Its a good question but it has a complex (IMHO) answer.
First - the forensic challenges on HTB aren’t always aligned to real-world forensic practices. Its more a case that they use forensic techniques to a varying degree. I will use forget-me-not as an example (as it has retired). Yes the extraction of the string uses what could be described as memory forensics but thats about it.
So on to malware analysis. The vast majority of this uses some reverse engineering techniques but the goals are different which means the workflows can be different.
I would say that Malware Analysis is a different field to Reverse Engineering but there is overlap (for example, SANS has a course called Reverse Engineering Malware: FOR610: Reverse Engineering Malware Training | Malware Tools & Techniques | SANS Institute just to muddy the waters).
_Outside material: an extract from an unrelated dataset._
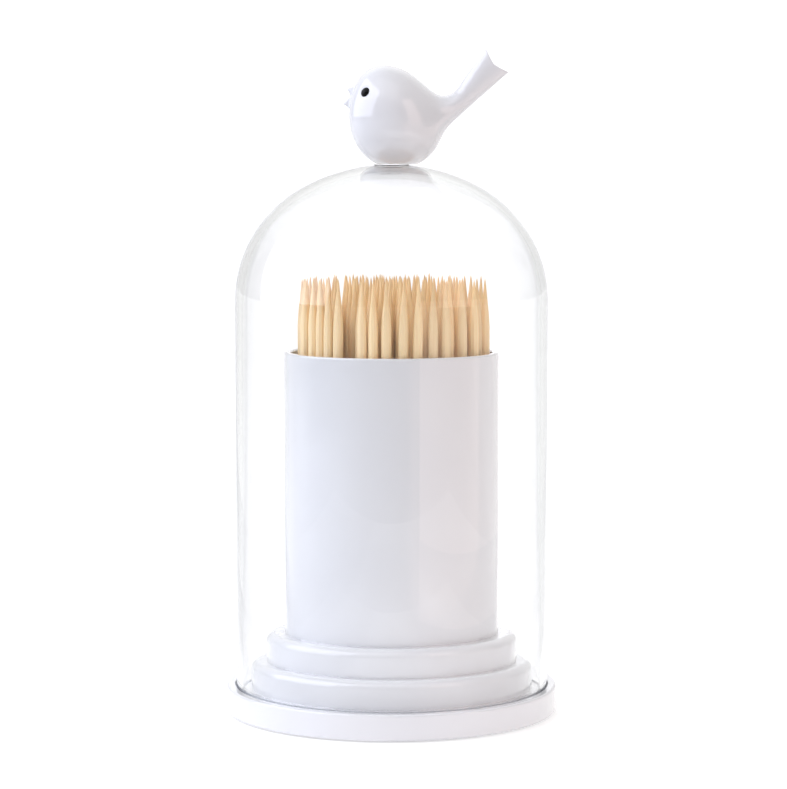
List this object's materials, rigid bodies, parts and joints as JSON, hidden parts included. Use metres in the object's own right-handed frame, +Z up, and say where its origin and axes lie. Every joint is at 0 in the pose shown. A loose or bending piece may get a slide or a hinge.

It is worth noting that malware analysis ranges from trying to get some simple IOCs to use for the incident response process through to understanding the malware enough to describe what it does.
Reverse engineering is normally focused on finding out what the application does (and in the context here, working out how to exploit it). As you can see this is part of what a malware analyst needs to do and probably aligns with the needs of more advanced practitioners.
Also, a vast majority of the time, malware analysis is looking at malicious documents and scripts rather than pulling apart the internals of a PE/ELF/Mach-O file. A malware analyst is likely to be using oletools
as much as they use gdb
. At a basic level, malware analysis can be as simple as dropping a file into PEStudio - that gets a massive amount of the information you need for DFIR.
As a reverse engineer, you need a deeper understanding of the file, the ability to walk through what it is doing etc.
So, tl;dr - they are very similar. A good reverse engineer will be good at malware analysis. A good malware analyst will probably have learned reverse engineering.
@tXxc said:
Should I first start with some basics of RE and the dive deeper into MA?
I dont think it matters. If you start with RE of executables, the main MA you’d need to cover is the script/maldoc stuff. If you start with MA, then at somepoint you are going to need to learn RE.